Its not that simple. if it were, I could choose to have a lucid dream that lasted forever. This is physically impossible.
Also, its very hard to reach a level of lucidity where you are so godlike that you can actually alter things that are determined by your deepest subconcious. It takes more than a little confidence to alter fundimental laws like time and space.
Time isn’t an illusion, it exists. its the perception of time which is unreliable. There are actual real life applications of einsteins theory of relativity (basically, time isn’t a constant, its relative to the speed of light. Thus accelerating = going faster through time for people who aren’t accelerating), like adjusting clocks before sending them into orbit.
Good thread… I guess when I tell someone that my dream was 20 minutes long, its a perception of time based on the time I expect things to take.

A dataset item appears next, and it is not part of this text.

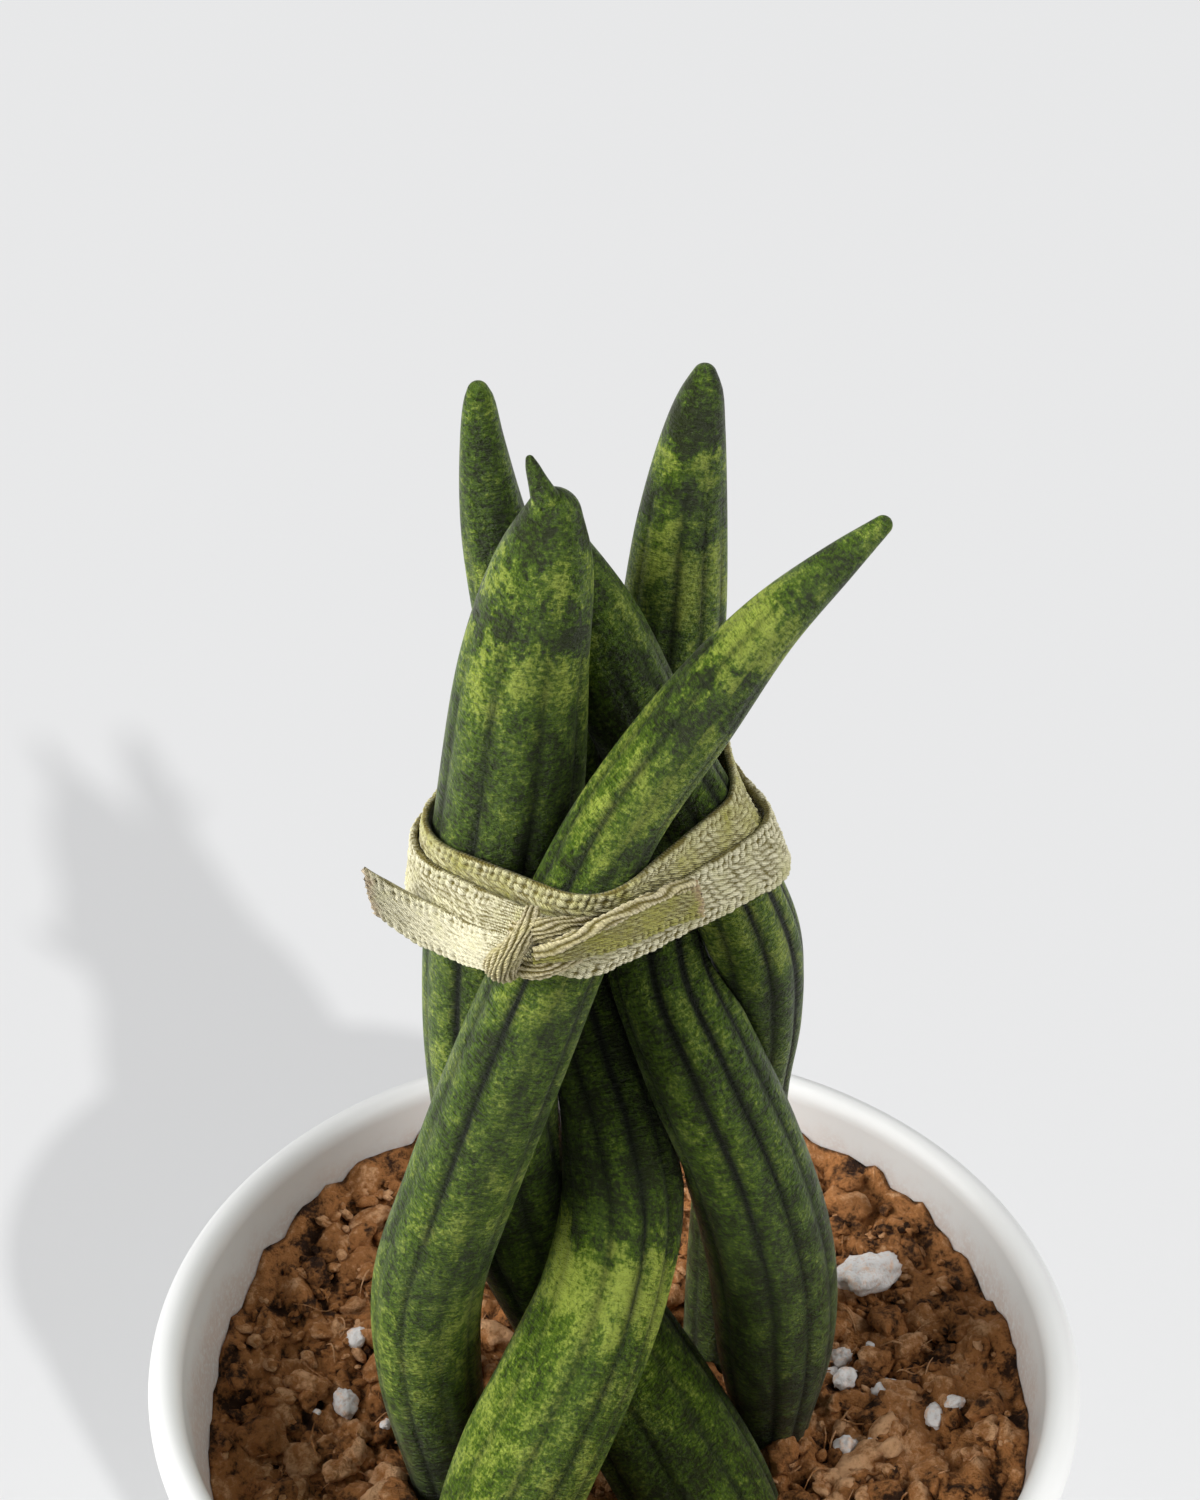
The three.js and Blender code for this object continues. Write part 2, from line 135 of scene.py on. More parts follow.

After a great deal of lucid dreaming, I suppose this becomes a question of ‘how long is a piece of string’
Time in dreams is only limited by the amount of thought that has a chance to take place in that dream. If it spans several years (in concept) then each day had less thoughts available.
A lucid dream can have one quality hour, or one crap century
i once woke up from a dream, and in most of my dreams time seemst to go alot faster. however when i awoke from this particular dream time was still going fast. i was breating faster. the clock ticked faster. i was thinking faster. all in all it was really scarry. i did a reality check the make sure it was not a FA. so i sat down and w8ed as time slowly seemd to sink back to normal. time is something thaught up by mankind. it does not really exist. change in “space-time” is all that really happens. time as we observe it is the only way our brains can cope with this. time can seem to speed up or slow down depending on how we absorbe this “data”.
thats my theory NEway
But yeah, it seems like you can slow down time in dreams.
Last night I had WILDed into a dream (at least I think it was a WILD, maybe something close). The dream had seemed to last a really long time, but I woke up 20 minutes later. Shocked me at first because I didn’t think you could do that, but oh well.
Something interesting to point out:
In the LD above, I had stated an intention to slow down time. Though it was later in the dream, so I’m not sure if it mattered.
Also, if it matters, someone at the beginning said something about bullet time, Later in the dream, I was walking down the street, when the area around me had blurred (it was in 3rd person) and it sorta zoomed in. I was walking slowly forwards too. Drove me nuts, but I broke out of it later. Kinda interesting really.
Well, that’s my really long 2 cents.